The new attitude from DC Comics owes a lot to the adventurous attitudes exemplified by Keith Giffen, J. M. DeMatteis and Howard Porter in "Justice League 3001" #1. The trio, along with colorist Hi-Fi and letterer Rob Leigh, anchored the continuity-light, reader-friendly, anything-can-happen predecessor to this series in "Justice League 3000," and the qualities that made that book fun and entertaining are exactly what DC is talking about with their entire lineup now.
It all started with this creative team. That same team brings a new adventure to the new season of Justice League by advancing the title a year and throwing the threat of Starro at the reconstituted heroes. Giffen and DeMatteis play fast and loose with the entirety of the history of the DC Universe by including some nods to their "Bwah-ha-hah" League (as well as a handful of cast members from that era), checking in on Camelot Nine and discussing the Boltinoff Treaty. The writing duo throws in some humor, like Tora telling Bea to "let it go" and the timely discussion of Guy's gender expression as only Giffen and DeMatteis can do, in the most reverently irreverent way possible. The duo also stocks this first issue full of potential stories and ongoing developments.
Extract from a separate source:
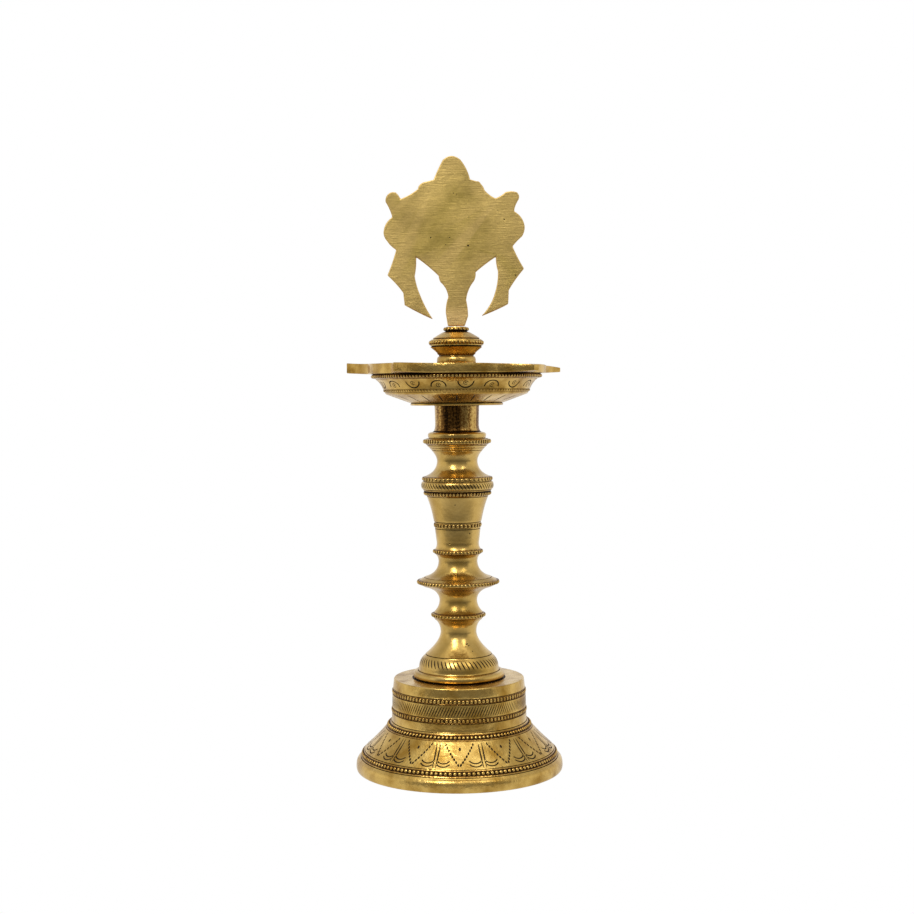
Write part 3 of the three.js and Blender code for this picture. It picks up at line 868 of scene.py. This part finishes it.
# Casting pits in the flat face: across, height and size.
PLATE_PITS = ((7.8, 324.9, 1.2), (-3.6, 330.0, 0.7), (-1.0, 357.6, 0.6), (0.8, 356.9, 0.5),
              (8.4, 342.6, 0.6), (-6.2, 325.6, 0.6), (37.2, 306.2, 0.8), (-15.4, 330.0, 0.8))

# Across, height, length as a share of the shell's radius there, width, and lean: the winding lines
# of the shell and its long mouth.
CONCH_CUTS = ((-3, 345.5, 1.1, 1.0, 64), (-4, 341.5, 1.0, 1.0, 62), (-4.5, 337.5, 0.95, 1.0, 60),
              (-4.5, 333.5, 0.9, 1.0, 58), (-4, 329.5, 0.8, 1.0, 56), (-3, 325.6, 0.75, 0.9, 54),
              (7, 336.0, 1.15, 4.6, -14))
CONCH_FLATNESS = 0.31  # its depth as a share of its width
CONCH_ACROSS = -1.0  # its middle line, from the lamp's axis
CONCH_BACK = 1.4  # its middle plane, behind the plate's own


def make_conch():
    """The conch shell that is carved on the plate's far face: a turned shell, flattened."""
    shell = Outline(0, 314).to(1.4, 314.4).sweep(7.5, 322, 3.5, 316, steps=6)
    shell.sweep(20.5, 340, 16.5, 328, steps=10).sweep(17.5, 349.4, 21.5, 346, steps=6).to(16.4, 349.9)
    for r, z, crown in ((13.2, 353.2, 16.8), (9.6, 356.0, 12.8), (5.8, 358.4, 8.8), (1.6, 360.6, 4.6)):
        shell.ring(r, z, crown + 1, steps=6)
    conch = turned("finial_conch_relief", shell.to(0, 361), 64, longest=4)
    x, y, z = vertices_of(conch).T
    place_vertices(conch, np.stack([x + CONCH_ACROSS * MM, y * CONCH_FLATNESS + CONCH_BACK * MM, z], 1))
    radii, heights = np.array(shell.points).T
    cuts = []
    for across, height, share, width, lean in CONCH_CUTS:
        size = float(np.interp(height, heights, radii))
        cut = gouge(share * size, width, 1.6, lean)
        face = CONCH_FLATNESS * math.sqrt(size ** 2 - across ** 2) + CONCH_BACK
        upright = Matrix(((1, 0, 0, across + CONCH_ACROSS), (0, 0, 1, face), (0, 1, 0, height),
                          (0, 0, 0, 1)))
        cut.data.transform(Matrix.Scale(MM, 4) @ upright)
        cuts.append(cut)
    cutter = joined("cutter", cuts)
    pick(cutter)
    bpy.ops.object.mode_set(mode="EDIT")
    settle("cutter")
    chase(conch, [cutter])
    pick(conch)
    bpy.ops.object.mode_set(mode="EDIT")
    bpy.ops.mesh.select_all(action="SELECT")
    bpy.ops.mesh.bisect(plane_co=(0, 1.3 * MM, 0), plane_no=(0, 1, 0), clear_inner=True,
                        use_fill=True)
    settle("finial_conch_relief")
    write_stain_and_shade(conch, np.zeros(len(conch.data.vertices)))
    return conch


def make_plate():
    half = PLATE_THICKNESS / 2
    outline = arc_outline(PLATE_OUTLINE)
    chain([(x, -half, z) for x, z in outline])
    bpy.ops.mesh.select_all(action="SELECT")
    bpy.ops.mesh.edge_face_add()
    bpy.ops.mesh.extrude_region_move(TRANSFORM_OT_translate={"value": (0, PLATE_THICKNESS * MM, 0)})
    plate = settle("finial_plate_body")
    finish_modifier(plate, "BEVEL", width=1.0 * MM, segments=3, limit_method="ANGLE",
                    angle_limit=math.radians(60))
    holes = []
    for x, z, size in PLATE_PITS:
        hole = gouge(size, size, 0.5)
        hole.data.transform(Matrix.Translation((x * MM, -half * MM, z * MM))
                            @ Matrix.Rotation(math.radians(90), 4, "X") @ Matrix.Scale(MM, 4))
        holes.append(hole)
    chase(plate, holes)
    pick(plate)
    bpy.ops.object.mode_set(mode="EDIT")
    for height in (277, 280, 285, 291):  # cuts across the stem, for its wear to fade over
        bpy.ops.mesh.select_all(action="SELECT")
        bpy.ops.mesh.bisect(plane_co=(0, 0, height * MM), plane_no=(0, 0, 1))
    bpy.ops.object.mode_set(mode="OBJECT")
    conch = make_conch()
    x, _, z = (vertices_of(plate) / MM).T
    inside = arris_distance(np.stack([x, z], 1), outline)
    # a pale band along every edge of the plate: bare metal from wear and a painted highlight
    worn_and_highlit_edge = np.clip(1 - inside / 1.1, 0, 1) * 0.8
    stem = np.clip((291 - z) / 9, 0, 1) * (np.abs(x) < 9)
    rubbed_and_highlit = plate.data.attributes.new("rubbed_and_highlit", "FLOAT", "POINT")
    rubbed_and_highlit.data.foreach_set("value", np.maximum(worn_and_highlit_edge, 0.75 * stem))
    write_stain_and_shade(plate, np.clip((276.5 - z) / 4, 0, 1) * 0.5)
    finished(plate, filed_cast_brass, "finial", "finial_plate")
    finish_modifier(plate, "WEIGHTED_NORMAL", keep_sharp=True)
    finished(conch, polished_cast_brass, "finial", None)


def make_finial():
    line = knob_outline()
    knob = turned("finial_knob_body", line, 144)
    write_stain_and_shade(knob, ring_stain(knob, line))
    finished(knob, polished_cast_brass, "finial", "finial_knob")
    rows = joined("finial_knob_beads", [
        bead_row(line, 16.4, 264.5, 44, 2.3, 2.7, 0.85, lean=34),
        bead_row(line, 7.2, 272.9, 17, 2.5, 2.6, 0.8, lean=40),
        bead_row(line, 11.4, 257.7, 40, 1.1, 1.2, 0.3, lean=0),
    ])
    finished(rows, polished_cast_brass, "finial", None)
    make_plate()


make_foot()
make_lower_pillar()
make_upper_pillar()
make_screws()
make_dish()
make_socket()
make_finial()


# ------------------------------------------------------------------ stage
LAMP_MIDDLE = Vector((0, 0, 0.15))


def softbox(name, place, size, power):
    """A rectangular area light that faces the middle of the lamp."""
    lamp = bpy.data.lights.new(name, "AREA")
    lamp.shape = "RECTANGLE"
    lamp.size, lamp.size_y = size
    lamp.energy = power
    box = bpy.data.objects.new(name, lamp)
    bpy.context.scene.collection.objects.link(box)
    box.location = place
    box.rotation_euler = (LAMP_MIDDLE - Vector(place)).to_track_quat("-Z", "Y").to_euler()


def make_stage():
    """A pale floor, lit from behind: burnt out to white where it is seen, dimmer where mirrored."""
    deselect()
    bpy.ops.mesh.primitive_plane_add(size=6, location=(0, 0, 0))
    floor = bpy.context.object
    floor.name = "floor"
    material = bpy.data.materials.new("white_paper_floor")
    material.use_nodes = True
    tree = material.node_tree
    tree.nodes.clear()
    place = add_node(tree, "ShaderNodeTexCoord").outputs["Object"]
    back = add_node(tree, "ShaderNodeSeparateXYZ", {"Vector": place}).outputs["Y"]
    share = add_node(tree, "ShaderNodeMapRange", {"Value": back, "From Min": -0.6, "From Max": 0.2})
    glow = ramp(tree, share.outputs["Result"], [(0.0, grey(0.16)), (1.0, grey(0.9)), (0.35, grey(0.33)),
                                                (0.56, grey(0.54)), (0.68, grey(0.84))])
    paper = add_node(tree, "ShaderNodeEmission", {"Color": glow})
    burnt = add_node(tree, "ShaderNodeEmission", {"Color": grey(1), "Strength": 1.0})
    seen = add_node(tree, "ShaderNodeLightPath").outputs["Is Camera Ray"]
    mixed = add_node(tree, "ShaderNodeMixShader", {"Fac": seen, 1: paper.outputs[0],
                                                   2: burnt.outputs[0]})
    add_node(tree, "ShaderNodeOutputMaterial", {"Surface": mixed.outputs[0]})
    floor.data.materials.append(material)


def make_world():
    """A white tent beside, behind and over the lamp, and the dim room in front of it. Both are
    mirrored in the brass; seen directly, all of it is white."""
    world = bpy.data.worlds.new("studio")
    bpy.context.scene.world = world
    world.use_nodes = True
    tree = world.node_tree
    background = tree.nodes["Background"]
    way = add_node(tree, "ShaderNodeTexCoord").outputs["Generated"]
    parts = add_node(tree, "ShaderNodeSeparateXYZ", {"Vector": way})

    def fade(axis, start, end):
        node = add_node(tree, "ShaderNodeMapRange", {"Value": parts.outputs[axis], "From Min": start,
                                                     "From Max": end}, interpolation_type="SMOOTHSTEP")
        return node.outputs["Result"]

    room = ramp(tree, fade("Z", 0.0, 0.75), [(0.0, grey(0.24)), (1.0, grey(0.85)), (0.35, grey(0.40))])
    walls = ramp(tree, fade("Z", 0.1, 0.8), [(0.0, grey(0.95)), (1.0, grey(0.62))])
    tent = add_node(tree, "ShaderNodeMix", {"Factor": fade("Y", -0.62, -0.30), "A": room, "B": walls},
                    data_type="RGBA").outputs["Result"]
    lid = add_node(tree, "ShaderNodeMix", {"Factor": fade("Z", 0.80, 0.97), "A": tent, "B": grey(1.5)},
                   data_type="RGBA").outputs["Result"]
    seen = add_node(tree, "ShaderNodeLightPath").outputs["Is Camera Ray"]
    colour = add_node(tree, "ShaderNodeMix", {"Factor": seen, "A": lid, "B": grey(1.0)},
                      data_type="RGBA")
    tree.links.new(colour.outputs["Result"], background.inputs["Color"])


EYE = (0.0002, -0.942, 0.2332)
LENS = 59.5142  # mm, on a sensor 36 mm wide
LENS_SHIFT = -0.0700219  # of the sensor's width
ROLL = math.radians(0.45)


def make_camera():
    """A level camera whose lens is shifted down, so that uprights stay parallel."""
    camera = bpy.data.cameras.new("camera")
    camera.sensor_width = 36
    camera.lens = LENS
    camera.shift_y = LENS_SHIFT
    camera.clip_start = 0.01
    eye = bpy.data.objects.new("camera", camera)
    bpy.context.scene.collection.objects.link(eye)
    eye.location = EYE
    eye.rotation_euler = (math.radians(90), ROLL, 0)
    bpy.context.scene.camera = eye


make_stage()
make_world()
softbox("softbox_left", place=(-0.50, -1.0, 1.35), size=(0.40, 0.9), power=12)
softbox("softbox_right", place=(0.66, -0.92, 1.30), size=(0.30, 0.7), power=2.4)
make_camera()
bpy.context.scene.view_settings.view_transform = "Standard"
Some of the contents packed into "Justice League 3001" #1 come from Howard Porter, who is as much a storyteller as he is the artist of the series. Porter serves up an intriguing array of panel sizes, shapes and orientations, giving readers a nice variety to consume. He leaves room around many of the panels; occasionally, that space is filled with patterning or colors, but sometimes the absence is simply black, letting the readers' eyes reset before hitting the smorgasbord of detail Porter packs into every single panel. Beyond details, Porter adds more fun and excitement, including an appearance by Ambush Bug, an O.M.A.C. and a rat with a Starro on its face. No stranger to Starros, Porter makes the cosmic starfish as creepy as possible, posing a visible threat that validates the narrative threat in the word balloons with which Leigh elegantly decorates the pages. At no point are the balloons nebulous, as Leigh brings the tails to the characters in voice, and the letterer preserves as much of Porter's art as possible.
Carrying as much significance in the visual beauty of "Justice League 3001" #1 as Porter's drawings are the colors from Hi-Fi. The colorist uses a significant amount of purple, lavender and teal throughout the backgrounds, indicating distance and temperature through hue. Those tones also help the costumed characters in this comic pop forward more prominently, as the colors and Porter's drawings become almost inseparable. Hi-Fi employs a snazzy range of patterns and effects to give the skies on Wodin Twelve a much different appearance than the atmosphere around Camelot Nine.
"Justice League 3001" #1 is exactly the type of comic book the new, "bolder" DC should be publishing. Following the formula they employed in "Justice League 3000," Giffen, DeMatteis, Porter, Hi-Fi and Leigh continue to give readers a lot to look forward to each month and provide a wonderful sample of what readers should expect going forward. This is a thick, multi-faceted read with something for every fan of any era of the DC Universe as well as plenty for fans looking for that new book to try out.